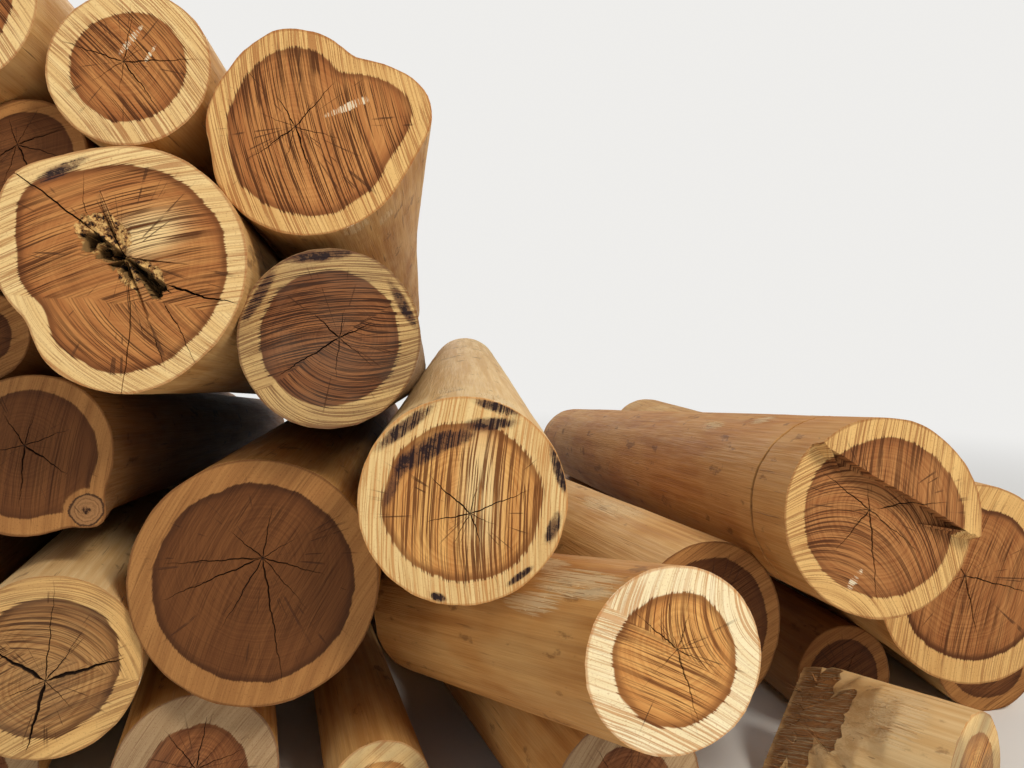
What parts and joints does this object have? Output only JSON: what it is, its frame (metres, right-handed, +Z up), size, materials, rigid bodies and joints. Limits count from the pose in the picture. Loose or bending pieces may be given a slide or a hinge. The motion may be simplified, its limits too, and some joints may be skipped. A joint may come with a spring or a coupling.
{
  "type": "stack of logs",
  "caption": "Heap of debarked round saw logs lying on level ground, sawn ends forward, with cracked hearts, pale sapwood, a crossing log and a torn offcut.",
  "frame": {"origin": "on the ground, under the middle of the stack's box", "axes": "+X across the sawn faces to the right, +Y along the logs away from their sawn faces, +Z up"},
  "size_m": [3.2478, 3.1453, 1.4289],
  "materials": {
    "pale_wood": "raw, sawn and debarked",
    "brown_wood": "raw, sawn and debarked",
    "weathered_wood": "weathered, debarked"
  },
  "bodies": {
    "root": {"ground_log_left": "weathered_wood", "ground_log_thin": "pale_wood", "ground_log_under_crossing": "pale_wood", "ground_log_middle": "brown_wood", "ground_log_right": "brown_wood", "ground_log_far_right": "brown_wood", "hidden_ground_log_1": "brown_wood", "hidden_ground_log_2": "brown_wood", "hidden_ground_log_3": "brown_wood", "torn_offcut": "pale_wood", "star_cracked_log": "brown_wood", "crossing_log": "pale_wood", "crossing_log_behind": "brown_wood", "wide_log_right": "pale_wood", "step_cut_log": "pale_wood", "hidden_second_log_1": "brown_wood", "hidden_second_log_2": "brown_wood", "big_brown_log": "brown_wood", "stained_log": "pale_wood", "knotted_log": "weathered_wood", "hidden_third_log": "brown_wood", "thin_dark_log": "weathered_wood", "weathered_log": "weathered_wood", "pear_log": "pale_wood", "hidden_fourth_log": "brown_wood", "small_cracked_log": "brown_wood", "lobed_log": "pale_wood", "top_pale_log": "pale_wood", "top_left_log": "pale_wood"}
  },
  "joints": []
}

STATED PROBLEM:
Give back the whole listing, word for word.

FINISHED TASK:
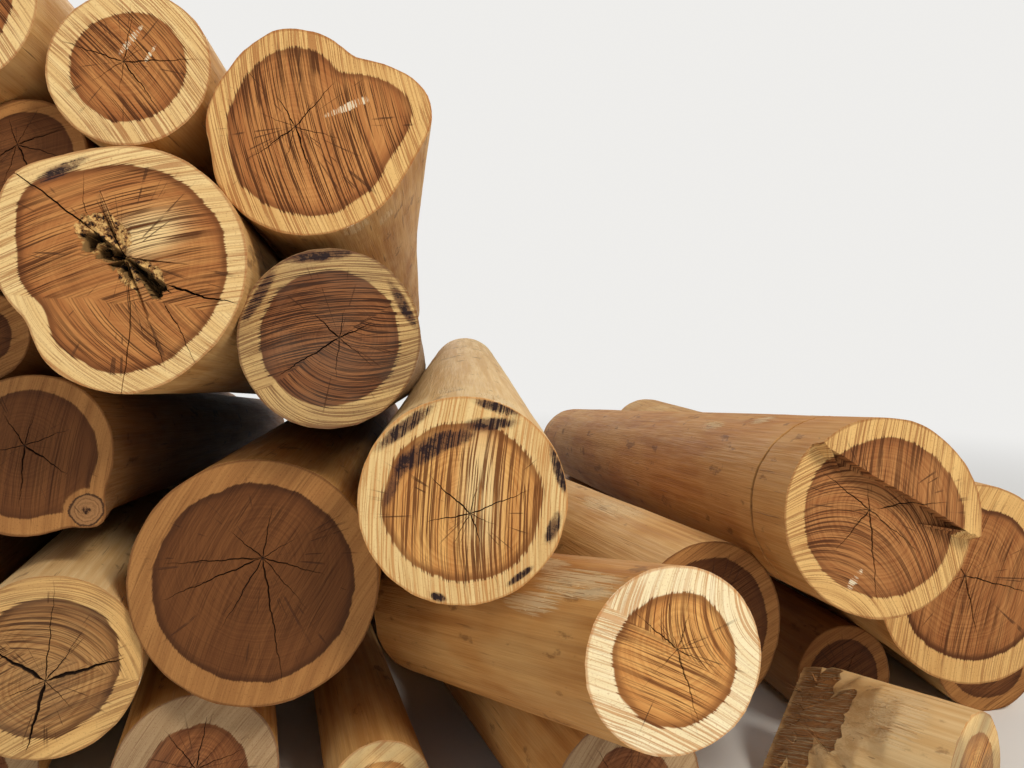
What parts and joints does this object have? Output only JSON: what it is, its frame (metres, right-handed, +Z up), size, materials, rigid bodies and joints. Limits count from the pose in the picture. Loose or bending pieces may be given a slide or a hinge. The motion may be simplified, its limits too, and some joints may be skipped. A joint may come with a spring or a coupling.
{
  "type": "stack of logs",
  "caption": "Heap of debarked round saw logs lying on level ground, sawn ends forward, with cracked hearts, pale sapwood, a crossing log and a torn offcut.",
  "frame": {"origin": "on the ground, under the middle of the stack's box", "axes": "+X across the sawn faces to the right, +Y along the logs away from their sawn faces, +Z up"},
  "size_m": [3.2478, 3.1453, 1.4289],
  "materials": {
    "pale_wood": "raw, sawn and debarked",
    "brown_wood": "raw, sawn and debarked",
    "weathered_wood": "weathered, debarked"
  },
  "bodies": {
    "root": {"ground_log_left": "weathered_wood", "ground_log_thin": "pale_wood", "ground_log_under_crossing": "pale_wood", "ground_log_middle": "brown_wood", "ground_log_right": "brown_wood", "ground_log_far_right": "brown_wood", "hidden_ground_log_1": "brown_wood", "hidden_ground_log_2": "brown_wood", "hidden_ground_log_3": "brown_wood", "torn_offcut": "pale_wood", "star_cracked_log": "brown_wood", "crossing_log": "pale_wood", "crossing_log_behind": "brown_wood", "wide_log_right": "pale_wood", "step_cut_log": "pale_wood", "hidden_second_log_1": "brown_wood", "hidden_second_log_2": "brown_wood", "big_brown_log": "brown_wood", "stained_log": "pale_wood", "knotted_log": "weathered_wood", "hidden_third_log": "brown_wood", "thin_dark_log": "weathered_wood", "weathered_log": "weathered_wood", "pear_log": "pale_wood", "hidden_fourth_log": "brown_wood", "small_cracked_log": "brown_wood", "lobed_log": "pale_wood", "top_pale_log": "pale_wood", "top_left_log": "pale_wood"}
  },
  "joints": []
}